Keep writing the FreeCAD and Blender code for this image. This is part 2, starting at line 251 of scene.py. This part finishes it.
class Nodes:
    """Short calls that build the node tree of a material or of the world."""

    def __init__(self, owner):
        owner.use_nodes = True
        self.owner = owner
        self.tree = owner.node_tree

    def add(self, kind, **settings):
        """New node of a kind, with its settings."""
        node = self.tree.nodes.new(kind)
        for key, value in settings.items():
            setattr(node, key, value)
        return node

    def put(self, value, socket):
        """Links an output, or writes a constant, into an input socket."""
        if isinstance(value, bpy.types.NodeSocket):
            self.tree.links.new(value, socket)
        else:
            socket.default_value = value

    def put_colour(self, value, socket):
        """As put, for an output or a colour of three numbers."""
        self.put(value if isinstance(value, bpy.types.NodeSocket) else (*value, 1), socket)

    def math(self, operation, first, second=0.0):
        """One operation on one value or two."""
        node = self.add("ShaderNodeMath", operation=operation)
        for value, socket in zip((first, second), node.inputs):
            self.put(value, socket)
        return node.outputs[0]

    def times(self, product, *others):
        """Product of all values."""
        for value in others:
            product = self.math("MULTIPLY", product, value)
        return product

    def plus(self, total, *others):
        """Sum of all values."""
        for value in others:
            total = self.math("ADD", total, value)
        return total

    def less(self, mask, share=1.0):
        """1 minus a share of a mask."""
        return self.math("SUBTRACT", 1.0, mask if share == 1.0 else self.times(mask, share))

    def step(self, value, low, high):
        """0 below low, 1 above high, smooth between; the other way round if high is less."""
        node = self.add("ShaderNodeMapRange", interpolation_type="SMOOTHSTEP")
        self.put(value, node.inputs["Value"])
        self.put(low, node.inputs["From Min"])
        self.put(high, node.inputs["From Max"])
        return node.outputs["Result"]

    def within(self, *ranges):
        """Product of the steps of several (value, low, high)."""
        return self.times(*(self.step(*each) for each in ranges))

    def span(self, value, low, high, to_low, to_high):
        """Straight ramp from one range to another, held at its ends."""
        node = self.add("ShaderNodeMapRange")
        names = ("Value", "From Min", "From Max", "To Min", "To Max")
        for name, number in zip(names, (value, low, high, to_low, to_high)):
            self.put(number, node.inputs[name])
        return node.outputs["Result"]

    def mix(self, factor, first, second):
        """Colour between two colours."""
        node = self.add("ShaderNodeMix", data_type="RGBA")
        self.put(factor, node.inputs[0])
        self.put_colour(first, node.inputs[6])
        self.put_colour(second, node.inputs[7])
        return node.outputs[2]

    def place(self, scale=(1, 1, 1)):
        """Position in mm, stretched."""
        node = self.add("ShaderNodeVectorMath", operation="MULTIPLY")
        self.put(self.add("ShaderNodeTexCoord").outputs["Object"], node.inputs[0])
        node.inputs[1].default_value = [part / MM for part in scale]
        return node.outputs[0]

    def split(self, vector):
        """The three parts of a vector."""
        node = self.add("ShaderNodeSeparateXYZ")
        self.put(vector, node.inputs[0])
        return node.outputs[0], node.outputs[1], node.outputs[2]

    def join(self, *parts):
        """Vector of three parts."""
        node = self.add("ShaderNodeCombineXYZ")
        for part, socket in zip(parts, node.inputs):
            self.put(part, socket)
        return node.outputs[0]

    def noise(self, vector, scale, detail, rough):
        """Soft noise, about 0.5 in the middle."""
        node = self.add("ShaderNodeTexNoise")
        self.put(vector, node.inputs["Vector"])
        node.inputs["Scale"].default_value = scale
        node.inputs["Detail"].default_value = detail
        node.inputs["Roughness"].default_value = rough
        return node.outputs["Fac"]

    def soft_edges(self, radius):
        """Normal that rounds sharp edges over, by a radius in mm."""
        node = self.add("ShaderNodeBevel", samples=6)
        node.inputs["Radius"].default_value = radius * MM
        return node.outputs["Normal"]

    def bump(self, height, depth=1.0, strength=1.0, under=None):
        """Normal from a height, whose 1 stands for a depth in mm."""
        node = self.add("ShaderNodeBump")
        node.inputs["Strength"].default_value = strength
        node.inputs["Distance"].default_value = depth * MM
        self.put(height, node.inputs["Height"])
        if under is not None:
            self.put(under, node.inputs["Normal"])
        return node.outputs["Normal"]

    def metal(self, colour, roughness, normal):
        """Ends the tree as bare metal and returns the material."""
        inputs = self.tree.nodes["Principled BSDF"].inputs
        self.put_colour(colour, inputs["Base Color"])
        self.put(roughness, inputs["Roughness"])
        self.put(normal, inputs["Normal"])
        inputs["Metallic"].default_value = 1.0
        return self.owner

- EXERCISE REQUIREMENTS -
Restate, word for word and with nothing added, the lines from the first line of the listing through the one where "return total" stands.

- RESULT OF THE TASK -
Keep writing the FreeCAD and Blender code for this image. This is part 2, starting at line 251 of scene.py. This part finishes it.
class Nodes:
    """Short calls that build the node tree of a material or of the world."""

    def __init__(self, owner):
        owner.use_nodes = True
        self.owner = owner
        self.tree = owner.node_tree

    def add(self, kind, **settings):
        """New node of a kind, with its settings."""
        node = self.tree.nodes.new(kind)
        for key, value in settings.items():
            setattr(node, key, value)
        return node

    def put(self, value, socket):
        """Links an output, or writes a constant, into an input socket."""
        if isinstance(value, bpy.types.NodeSocket):
            self.tree.links.new(value, socket)
        else:
            socket.default_value = value

    def put_colour(self, value, socket):
        """As put, for an output or a colour of three numbers."""
        self.put(value if isinstance(value, bpy.types.NodeSocket) else (*value, 1), socket)

    def math(self, operation, first, second=0.0):
        """One operation on one value or two."""
        node = self.add("ShaderNodeMath", operation=operation)
        for value, socket in zip((first, second), node.inputs):
            self.put(value, socket)
        return node.outputs[0]

    def times(self, product, *others):
        """Product of all values."""
        for value in others:
            product = self.math("MULTIPLY", product, value)
        return product

    def plus(self, total, *others):
        """Sum of all values."""
        for value in others:
            total = self.math("ADD", total, value)
        return total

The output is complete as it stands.